MTC is taking on Shakespeare's beloved comedy with an all-star cast

There’s an elephant in the room of Melbourne Theatre Company’s new production of Shakespearean rom-com Twelfth Night. Geoffrey Rush, who’s currently party to one of the most widely publicised Australian court cases in years, had originally been set to star. In an apparent follow up to its A-list helmed production of Macbeth last year – which in spite of lukewarm reviews for its lead, blockbuster heartthrob Jai Courtney, still managed to smash the company’s ticket sale records – Rush’s Hollywood kudos seemed positioned to drive a similar box office bonanza. But in the wake of the now widely reported allegations against him, Rush pulled his star-appeal from the production, leaving an albeit well-heeled cast minus its biggest celebrity drawcard. So, ahead of opening night a question lingered: could this Twelfth Night still outshine the proverbial Nelly in its way? The answer to this has proven to be an unequivocal yes.

But this will hardly come as a surprise to anyone familiar with the sheer scale of the talent behind this opulently realised production. Director Simon Phillips is a thoroughly seasoned hand with Shakespeare, delivering several major stagings for MTC, including last year’s Macbeth. Philips’ vision for that production very much played up to the cinematic associations of its leading man, the mood of the show pitched as a sleek, contemporary action epic, complete with technically sophisticated stage effects. It’s gestures were grand, muscular and hot-blooded, but left little room for nuance.

Phillips’ Twelfth Night comes from a very different mode of theatre making, more concerned with fine detail and historical pedigree.

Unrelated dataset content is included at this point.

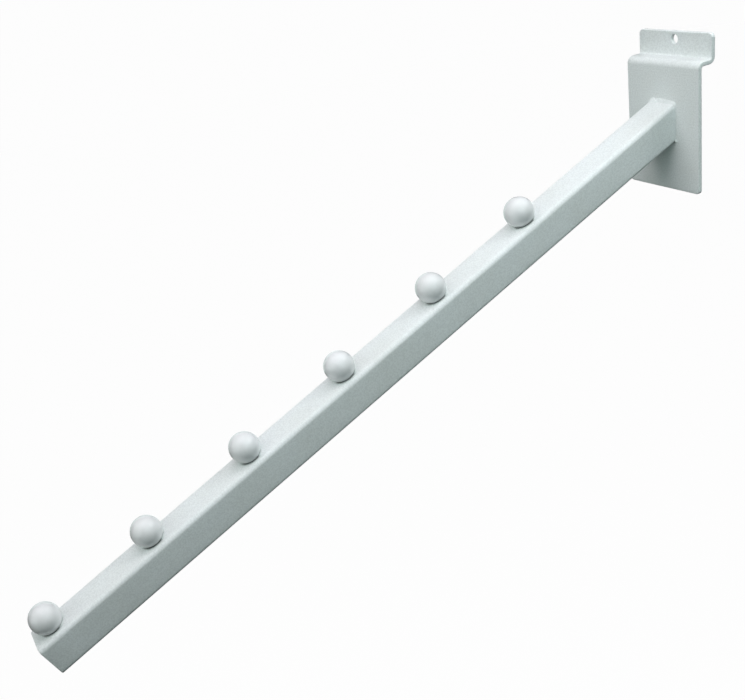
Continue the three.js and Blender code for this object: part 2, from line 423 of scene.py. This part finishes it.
def make_tube():
    """The tube's skin, outside and in the bore, joined at the tip's rim and at the cut along the plate."""
    outer_rim, inner_rim = 0.4 * MM, 0.2 * MM
    bore_half = TUBE_HALF - TUBE_WALL
    bore_corner = TUBE_CORNER - TUBE_WALL
    outer = rounded_square(TUBE_HALF, TUBE_CORNER)
    inner = rounded_square(bore_half, bore_corner)
    tube = bmesh.new()
    outside = tube_rings(outer, outer_rim) + rim_rings(TUBE_HALF, TUBE_CORNER, outer_rim, 4, True)
    inside = tube_rings(inner, inner_rim) + rim_rings(bore_half, bore_corner, inner_rim, 3, False)
    outside_made = loft(tube, outside)
    inside_made = loft(tube, inside)
    join_rings(tube, outside_made[-1], inside_made[-1])
    join_rings(tube, outside_made[0], inside_made[0])
    piece = piece_from("arm_tube_skin", tube, "tube_coat", "arm_tube")
    shade_by_angle(piece, 40)


def make_end_plate():
    """The flush plate inside the tip, with a rounded rim and a flat face."""
    low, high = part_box("arm_end_cap")
    half = (high.x - low.x) / 2
    recess, depth, rim = 0.4 * MM, 1.5 * MM, 0.35 * MM
    rim_steps = 4
    corner = TUBE_CORNER - TUBE_WALL - GAP
    plate = bmesh.new()
    rings = []
    for along, inset in ((depth, rim), (depth - rim, 0), (rim, 0)):
        outline = rounded_square(half - inset, corner)
        rings.append([on_arm(x, TIP_DISTANCE - recess - along, h) for x, h in outline])
    for i in range(1, rim_steps + 1):
        angle = math.pi / 2 * i / rim_steps
        outline = rounded_square(half - rim * (1 - math.cos(angle)), corner)
        along = TIP_DISTANCE - recess - rim + rim * math.sin(angle)
        rings.append([on_arm(x, along, h) for x, h in outline])
    made = loft(plate, rings)
    for ring in (made[0], made[-1]):
        plate.faces.new(ring)
    piece = piece_from("arm_end_plate", plate, "cap_coat", "arm_end_cap")
    shade_by_angle(piece, 40)


# ---- Hook balls and their weld rings ----

def ball_foot(index):
    """The space of ball number index: its origin is on the tube's top face, under the ball's centre."""
    middle = arm_space.inverted() @ box_middle(f"hook_ball_{index}")
    return arm_space @ Matrix.Translation((0, middle.y, TUBE_HALF))


def make_ball(index):
    """A smooth steel ball with a flat foot. The powder coat rounds the foot's rim."""
    around, up, rim_steps = 72, 48, 4
    rim = 0.12 * MM
    cut = BALL_LIFT - GAP
    foot_angle = math.asin(-(cut - rim) / BALL_RADIUS)
    foot_radius = BALL_RADIUS * math.cos(foot_angle) - rim
    centre = ball_foot(index)
    profile = []
    for i in range(rim_steps):
        angle = -math.pi / 2 + (foot_angle + math.pi / 2) * i / rim_steps
        profile.append((foot_radius + rim * math.cos(angle), GAP + rim + rim * math.sin(angle)))
    for i in range(up):
        angle = foot_angle + (math.pi / 2 - foot_angle) * i / up
        profile.append((BALL_RADIUS * math.cos(angle), BALL_LIFT + BALL_RADIUS * math.sin(angle)))
    ball = bmesh.new()
    turns = [2 * math.pi * k / around for k in range(around)]
    made = loft(ball, [
        [centre @ Vector((radius * math.cos(t), radius * math.sin(t), height)) for t in turns]
        for radius, height in profile
    ])
    ball.faces.new(made[0])
    pole = ball.verts.new(centre @ Vector((0, 0, BALL_LIFT + BALL_RADIUS)))
    for k in range(around):
        ball.faces.new((made[-1][k], made[-1][(k + 1) % around], pole))
    piece = piece_from(f"ball_{index}", ball, "ball_coat", f"hook_ball_{index}")
    shade_by_angle(piece, 60)


# The weld under a ball leaves a crevice open on one side, centred on OPEN_TURN, and fills it elsewhere.
OPEN_TURN = math.radians(-26)
OPEN_HALF = math.radians(40)
OPEN_FADE = math.radians(24)


def weld_fill(turn):
    """How full the weld under a ball is: 0 in the middle of its open side and 1 away from it."""
    away = abs((turn - OPEN_TURN + math.pi) % (2 * math.pi) - math.pi)
    share = min(max((away - OPEN_HALF) / OPEN_FADE, 0), 1)
    return share * share * (3 - 2 * share)


def make_ball_weld(index):
    """The hollow uneven weld under the ball: a neck up to the ball's foot, with a skirt round it."""
    around, across = 96, 20
    foot = ball_foot(index)
    sink, clearance = 0.05 * MM, 0.05 * MM
    inner, neck, full_reach, hollow_reach = 3.0 * MM, 3.8 * MM, 7.1 * MM, 5.8 * MM
    film, hollow_rise, full_rise, full_slope = 0.03 * MM, 0.27 * MM, 1.3 * MM, 2.0 * MM
    ring_mesh = bmesh.new()
    rings = []
    for k in range(around):
        turn = 2 * math.pi * k / around
        direction = Vector((math.cos(turn), math.sin(turn), 0))
        ripple = noise.noise(direction * 2.3 + Vector((0, 0, 7.1 * index)))
        fill = weld_fill(turn + 0.15 * ripple)
        last = hollow_reach + (full_reach - hollow_reach) * fill + 0.2 * ripple * MM
        ring = [
            foot @ (direction * inner + Vector((0, 0, -sink))),
            foot @ (direction * inner + Vector((0, 0, GAP - clearance))),
        ]
        for i in range(across + 1):
            share = i / across
            radius = neck + (last - neck) * share
            hollow = film + hollow_rise * (1 - share) ** 3
            full = film + full_rise * min((last - radius) / full_slope, 1) ** 2
            under_ball = BALL_LIFT - math.sqrt(BALL_RADIUS ** 2 - radius ** 2)
            ceiling = max(under_ball, GAP) - clearance
            height = min(hollow * (1 - fill) + full * fill, ceiling)
            ring.append(foot @ (direction * radius + Vector((0, 0, height))))
        ring.append(foot @ (direction * (last + sink) + Vector((0, 0, -sink))))
        rings.append(ring)
    made = loft(ring_mesh, rings)
    join_rings(ring_mesh, made[-1], made[0])
    piece = piece_from(f"ball_weld_ring_{index}", ring_mesh, "weld_coat", f"ball_weld_{index}")
    shade_by_angle(piece, 60)


# ---- Welds of the arm joint ----

def tube_outline_point(turn):
    """A point of the tube's outline, and its outward normal, in arm space.

    turn runs from 0 at the middle of the right side, anticlockwise seen from the tip, to 4 once round."""
    reach = TUBE_HALF - TUBE_CORNER
    arc = math.pi / 2 * TUBE_CORNER
    side = 2 * reach + arc
    distance = (turn % 4) * side
    number = int(distance // side)
    distance -= number * side
    quarter = Matrix.Rotation(number * math.pi / 2, 2)
    if distance <= reach:
        point, normal = Vector((TUBE_HALF, distance)), Vector((1, 0))
    elif distance <= reach + arc:
        angle = (distance - reach) / TUBE_CORNER
        normal = Vector((math.cos(angle), math.sin(angle)))
        point = Vector((reach, reach)) + TUBE_CORNER * normal
    else:
        point, normal = Vector((2 * reach + arc - distance, TUBE_HALF)), Vector((0, 1))
    return quarter @ point, quarter @ normal


def blend_between(turn, values):
    """A smooth value between four, one for each side of the tube: right, top, left and bottom."""
    low = math.floor(turn)
    share = turn - low
    share = share * share * (3 - 2 * share)
    return values[low % 4] * (1 - share) + values[(low + 1) % 4] * share


# How far the fillet reaches up the plate and down the arm, and how full it is, from 0, hollow, to 1,
# square, at the right, top, left and bottom.
PLATE_LEGS = (0.5 * MM, 1.6 * MM, 1.2 * MM, 0.4 * MM)
ARM_LEGS = (0.9 * MM, 1.0 * MM, 1.8 * MM, 0.5 * MM)
FULLNESS = (0.2, 0.55, 0.2, 0.3)

# Each lump of the weld, or dip where its heights are negative: its turn round the tube, its width in
# turns, and its height on the plate and on the arm as a share of the leg.
WELD_LUMPS = (
    (0.52, 0.05, 0.1, 0.3),
    (1.1, 0.03, 0.1, 0.4),
    (1.21, 0.02, 0.1, 1.0),
    (1.28, 0.015, -0.1, -0.4),
    (1.35, 0.025, 0.15, 1.2),
    (3.53, 0.03, 3.0, 0.0),
)


def weld_lumps(turn):
    """How far the weld swells on the plate and on the arm, where the run stopped and started."""
    on_plate = on_arm_side = 1 + 0.05 * noise.noise(Vector((turn * 9, 3, 0)))
    for place, width, plate_height, arm_height in WELD_LUMPS:
        away = (turn % 4 - place) / width
        near = math.exp(-away * away)
        on_plate += plate_height * near
        on_arm_side += arm_height * near
    return on_plate, on_arm_side


def make_weld(name, node, first_turn):
    """A stretch of the fillet weld round the tube, where it meets the plate, one side of the tube long."""
    along_steps, face_steps = 90, 12
    sink, most_full = 0.12 * MM, 0.9
    coarse_grain, fine_grain = 0.06, 0.02
    down_the_arm = arm_space.to_3x3() @ Vector((0, -1, 0))
    weld = bmesh.new()
    rings = []
    for i in range(along_steps + 1):
        turn = first_turn + i / along_steps
        point, normal = tube_outline_point(turn)
        corner = on_arm(point.x, -point.y * math.tan(ARM_SLOPE), point.y)
        across_plate = Vector((normal.x / math.cos(ARM_SLOPE), 0, normal.y)).normalized()
        outward = arm_space.to_3x3() @ Vector((normal.x, 0, normal.y))
        inside = corner - across_plate * sink + Vector((0, sink, 0))
        plate_swell, arm_swell = weld_lumps(turn)
        plate_leg = blend_between(turn, PLATE_LEGS) * plate_swell
        arm_leg = blend_between(turn, ARM_LEGS) * arm_swell
        fullness = min(blend_between(turn, FULLNESS) * plate_swell, most_full)
        on_plate = corner + across_plate * plate_leg + Vector((0, 0.5 * sink, 0))
        on_tube = corner + down_the_arm * arm_leg - outward * 0.5 * sink
        pull = corner + (on_plate + on_tube - 2 * corner) * fullness
        ring = [inside]
        for j in range(face_steps + 1):
            t = j / face_steps
            spot = on_plate * (1 - t) ** 2 + pull * 2 * t * (1 - t) + on_tube * t ** 2
            grain = noise.noise(spot / MM * 0.9) * coarse_grain + noise.noise(spot / MM * 2.6) * fine_grain
            push = (Vector((0, -1, 0)) + across_plate).normalized()
            ring.append(spot + push * grain * MM * math.sin(math.pi * t))
        rings.append(ring)
    made = loft(weld, rings)
    weld.faces.new(made[0])
    weld.faces.new(made[-1])
    piece = piece_from(name, weld, "weld_coat", node)
    shade_by_angle(piece, 50)


def make_arm_welds():
    """The four stretches of the weld, one for each side of the tube, from corner to corner."""
    sides = (
        ("weld_bead_right", "arm_weld_right", -0.5),
        ("weld_bead_top", "arm_weld_top", 0.5),
        ("weld_bead_left", "arm_weld_left", 1.5),
        ("weld_bead_bottom", "arm_weld_bottom", 2.5),
    )
    for name, node, first_turn in sides:
        make_weld(name, node, first_turn)


# ---- Floor, backdrop, light and camera ----

def plain_material(name, colour, glow):
    """A dull surface with an even glow."""
    material = bpy.data.materials.new(name)
    material.use_nodes = True
    shader = material.node_tree.nodes["Principled BSDF"]
    shader.inputs["Base Color"].default_value = (*colour, 1)
    shader.inputs["Roughness"].default_value = 0.9
    shader.inputs["Specular IOR Level"].default_value = 0
    shader.inputs["Emission Color"].default_value = (1, 1, 1, 1)
    shader.inputs["Emission Strength"].default_value = glow
    return material


def make_stage():
    """A pale floor and a round backdrop that glow evenly and give the part no light."""
    drop, far = 1.2, 8
    dark, glow = (0.02, 0.02, 0.02), 0.98
    bpy.ops.mesh.primitive_circle_add(vertices=96, radius=far, fill_type="NGON",
                                      location=(0, 0, cad_low.z - drop))
    floor = bpy.context.object
    floor.name = "floor"
    floor.data.materials.append(plain_material("pale_floor", dark, glow))
    bpy.ops.mesh.primitive_cylinder_add(vertices=96, radius=far, depth=2 * far, end_fill_type="NGON",
                                        location=(0, 0, cad_low.z - drop + far))
    wall = bpy.context.object
    wall.name = "backdrop"
    wall.data.flip_normals()
    wall.data.materials.append(plain_material("pale_backdrop", dark, glow))
    for part in (floor, wall):
        part.visible_diffuse = False
        part.visible_glossy = False
        part.visible_shadow = False


def area_light(name, place, target, size, power, colour):
    """A square soft box, aimed from its place at the target."""
    light = bpy.data.lights.new(name, "AREA")
    light.shape = "SQUARE"
    light.size = size
    light.energy = power
    light.color = colour
    holder = bpy.data.objects.new(name, light)
    holder.visible_camera = False
    holder.location = place
    aim = Vector(target) - Vector(place)
    holder.rotation_euler = aim.to_track_quat("-Z", "Y").to_euler()
    bpy.context.scene.collection.objects.link(holder)


def make_lights():
    """Soft boxes all round, a smaller one as the key, high on the right behind the plate, and a dim world."""
    middle = (0, -0.19, -0.06)
    area_light("overhead_front", (0, -0.4, 0.75), (0, -0.15, -0.05), 0.85, 3.9, (1.08, 1.0, 1.07))
    area_light("overhead_wall", (0, 0.3, 0.75), (0, -0.15, -0.05), 0.85, 2.6, (0.98, 1.0, 1.05))
    area_light("key", (0.55, 0.65, 1.1), middle, 0.28, 3.1, (1.0, 1.0, 1.0))
    area_light("front", (0, -3.0, 0.97), middle, 3.2, 41, (0.91, 1.0, 0.97))
    area_light("beside_camera", (0.5, -0.17, 0.3), (0, 0, 0), 0.5, 1.33, (0.81, 1.0, 1.0))
    area_light("left", (-1.5, -0.19, -0.06), middle, 1.6, 6, (0.8, 1.0, 0.95))
    area_light("wall_side", (0.61, 0.61, 0.5), (0, 0, 0), 1.2, 2.9, (0.9, 1.0, 0.96))
    area_light("low_behind", (-0.87, 0.68, -0.92), middle, 1.6, 4.8, (0.87, 1.0, 0.98))
    world = bpy.data.worlds.new("studio")
    world.use_nodes = True
    background = world.node_tree.nodes["Background"]
    background.inputs["Color"].default_value = (0.86, 1.0, 0.98, 1)
    background.inputs["Strength"].default_value = 0.01
    bpy.context.scene.world = world


def make_camera():
    """The camera, in front of the arm on its right and above it, with a small roll and shift."""
    camera = bpy.data.cameras.new("photo_camera")
    camera.sensor_width = 36
    camera.lens = 49.2
    camera.shift_x, camera.shift_y = 0.071, 0.061
    camera.clip_start, camera.clip_end = 0.01, 200
    place = (0.4146, -0.3910, 0.1459)
    holder = bpy.data.objects.new("photo_camera", camera)
    heading, tilt, roll = 68.08, 26.73, -11.0
    holder.matrix_world = (
        Matrix.Translation(place)
        @ Matrix.Rotation(math.radians(heading), 4, "Z")
        @ Matrix.Rotation(math.radians(90 - tilt), 4, "X")
        @ Matrix.Rotation(math.radians(roll), 4, "Z")
    )
    bpy.context.scene.collection.objects.link(holder)
    bpy.context.scene.camera = holder
    bpy.context.scene.view_settings.view_transform = "Standard"


make_camera()
make_stage()
make_lights()
make_bracket()
make_tube()
make_end_plate()
for number in range(1, BALL_COUNT + 1):
    make_ball(number)
    make_ball_weld(number)
make_arm_welds()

It also seems to draw on another key strength of this director’s: his passion for musical theatre.

And not least because this Twelfth Night is so vitally powered by its songs and score, created by the wife-husband dream team of Kate Miller-Heidke and Keir Nuttall in partnership with musical director Ian McDonald. Phillips has also filled the ranks of his cast with capable musicians, notably vocal powerhouse Esther Hannaford as the gender-bending Viola, and Men At Work frontman Colin Hay as a bone-dry Feste the Fool. The sound world is modern and folksy, but an idiosyncratic mix of ancient and present day instruments, all performed live, ensures some loose threads remain to the historical provenance of Shakespeare’s poetry.

This is just one example of the curiously successful anachronisms that can be found in virtually every aspect of this staging. The costumes and set, with their blinging use of gold and furs, are quasi-Rococo-Baroque via Game Of Thrones, with hints of the appropriate Elizabethan garb mingling with Dickensian Victoriana. Designed by Gabriela Tylesova, with lighting by Nick Schlieper, the set’s use of simple backdrops, flies and trapdoors seem to make a conscious nod to the analog stage-tech of Shakespeare’s own Globe Theatre, while also facilitating a brisk dramatic pace.

As far as comedy is concern, this Twelfth Night hits the bullseye. The casting of the subplot is almost inexplicably perfect; that such a disparate collection of talents should coalesce so flawlessly is a revelation. Frank Woodley is a rubber-limbed delight as foppish Sir Andrew Aguecheek, delivering a masterclass in physical comedy and vocal whimsy; a scene in which he takes longer than you could possibly imagine to stumble drunkenly through a doorway is worth the ticket price alone. But such outrageous slapstick could throw the show completely off kilter, if not for the balancing counterpoint of Richard Piper, the blustering hedonism of Sir Toby Belch tinged with a surprising undertone of passion, and the formidable yet subtle cunning of Tamsin Carroll’s Maria. Less accomplished is Russell Dykstra’s Malvolio, whose pert-lipped primness is so obtusely rigid and unlikeable, his humiliated comeuppance feels a little too justified.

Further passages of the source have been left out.